Over the last 10,000 years or so societies have evolved from relatively simple and loosely structured groups of people to the complex entities of the present nation-states (and even a nascent world society), but in this time period the human being, as an organism, has not changed significantly. So, what has changed?
The interaction between individuals, driven mainly through technology enabling greater density of population (agriculture, infrastructure) and more efficient means of communication (from cave paintings to clay tablets to paper and printing to telegraph and telephone to today’s mobile telephone and Internet).
It is this ability to exchange information that is the primary driver of the evolution of society, and a central component in this process is the transmission of information from one generation to the next in the form of education.

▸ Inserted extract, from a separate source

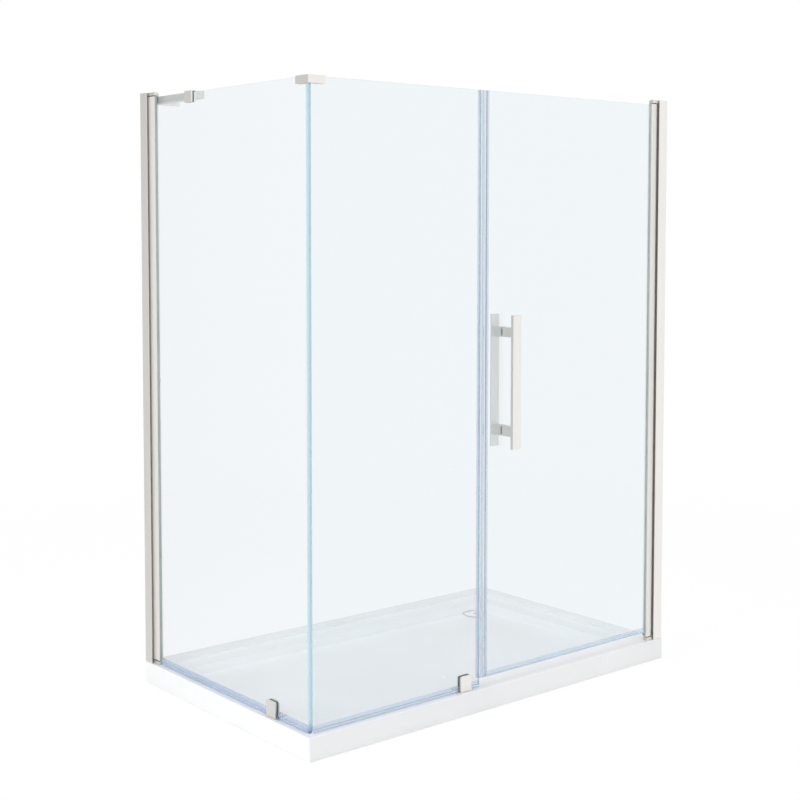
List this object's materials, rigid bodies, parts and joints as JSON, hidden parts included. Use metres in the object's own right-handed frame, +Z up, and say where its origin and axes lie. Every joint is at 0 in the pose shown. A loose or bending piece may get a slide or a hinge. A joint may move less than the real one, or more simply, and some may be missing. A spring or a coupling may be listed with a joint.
{
  "type": "corner shower with pivot door",
  "caption": "Corner shower with a pivot glass door, a fixed front panel, a return panel, satin nickel wall profiles and hardware, and a low white tray.",
  "frame": {"origin": "the middle of the tray's 1524 x 914.4 mm footprint, on the floor", "axes": "+Z up; +X right along the front, from the return panel to the door's hinge side; +Y from the door towards the back wall"},
  "size_m": [1.524, 0.9424, 1.9325],
  "materials": {
    "acrylic": "gloss white",
    "board": "matte",
    "foot_plastic": "matte",
    "drain_plastic": "gloss white",
    "rubber": "matte",
    "grey_gasket": "matte",
    "extrusion": "satin nickel",
    "cap_plastic": "satin nickel",
    "hardware": "satin nickel",
    "steel": "plain",
    "glass": "clear tempered",
    "clear_seal": "clear, slightly blue",
    "bearing": "natural white"
  },
  "bodies": {
    "enclosure": {"tray_shell": "acrylic", "tray_stiffener_board": "board", "tray_feet": "foot_plastic", "drain_body": "drain_plastic", "drain_gasket": "rubber", "drain_lock_nut": "foot_plastic", "return_wall_profile": "extrusion", "return_glazing_profile": "extrusion", "return_glazing_gasket": "grey_gasket", "return_top_cap": "cap_plastic", "return_bottom_cap": "cap_plastic", "door_wall_profile": "extrusion", "door_jamb_insert": "extrusion", "door_jamb_seal": "grey_gasket", "top_pivot_block": "cap_plastic", "top_pivot_pin": "steel", "bottom_pivot_block": "cap_plastic", "bottom_pivot_pin": "steel", "profile_lock_screws": "steel", "profile_screw_caps": "cap_plastic", "return_glass": "glass", "front_glass": "glass", "return_bottom_seal": "clear_seal", "front_bottom_seal": "clear_seal", "front_strike_seal": "clear_seal", "corner_seal": "clear_seal", "corner_bracket": "hardware", "corner_bracket_grub_screws": "steel", "corner_bracket_pads": "rubber", "return_clamp_plate": "hardware", "return_clamp_liner": "rubber", "return_clamp_bracket": "hardware", "front_clamp_plate": "hardware", "front_clamp_liner": "rubber", "front_clamp_bracket": "hardware", "floor_clamp_bolts": "steel", "floor_clamp_screws": "steel", "support_bar": "hardware", "support_bar_end_cap": "cap_plastic", "support_bar_collar": "rubber", "support_wall_bracket": "hardware", "support_clamp_plate": "hardware", "support_clamp_gasket": "rubber", "support_clamp_block": "hardware", "support_clamp_bolt": "steel"},
    "door": {"door_glass": "glass", "door_hinge_profile": "extrusion", "door_glazing_gasket": "grey_gasket", "door_pivot_bushes": "bearing", "door_strike_seal": "clear_seal", "door_sweep": "clear_seal", "door_thrust_washer": "bearing", "handle_outer": "hardware", "handle_inner": "hardware", "handle_gaskets": "grey_gasket", "handle_studs": "steel", "handle_grub_screws": "steel"},
    "drain_grate": {"drain_cover": "drain_plastic"}
  },
  "joints": [
    {"name": "door_pivot", "type": "hinge", "parent": "enclosure", "child": "door", "pos_m": [0.712, -0.4312, 0], "axis": [0, 0, 1], "range_deg": [0, 90]},
    {"name": "drain_cover_lift", "type": "slide", "parent": "enclosure", "child": "drain_grate", "axis": [0, 0, 1], "range_m": [0, 0.15]}
  ]
}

In earlier days this was performed mainly between parents and children and between master and apprentice, but as the complexity of society and its knowledge base increased education was recognised as a function of society as a whole, much as defence, public health, and the communications infrastructure itself.
And herein lies an issue that is often overlooked in the discussions about public education: It is not only a means of transmitting facts, but also a means of maintaining social cohesion and solidarity, the understanding that we are all in this together, promoted by this shared experience of basic education, or schooling.
Society is exposed to many forces that tend to tear it apart, based in our nature as individuals, so it is important that we nurture those features that strengthen social cohesion. It is almost perverse that we divert public resources, that is, resources meant for society as a whole, to private education, a function that by its very nature must contribute to a weakening of this cohesion.
We would not approve of a part of the defence budget being diverted to private armies.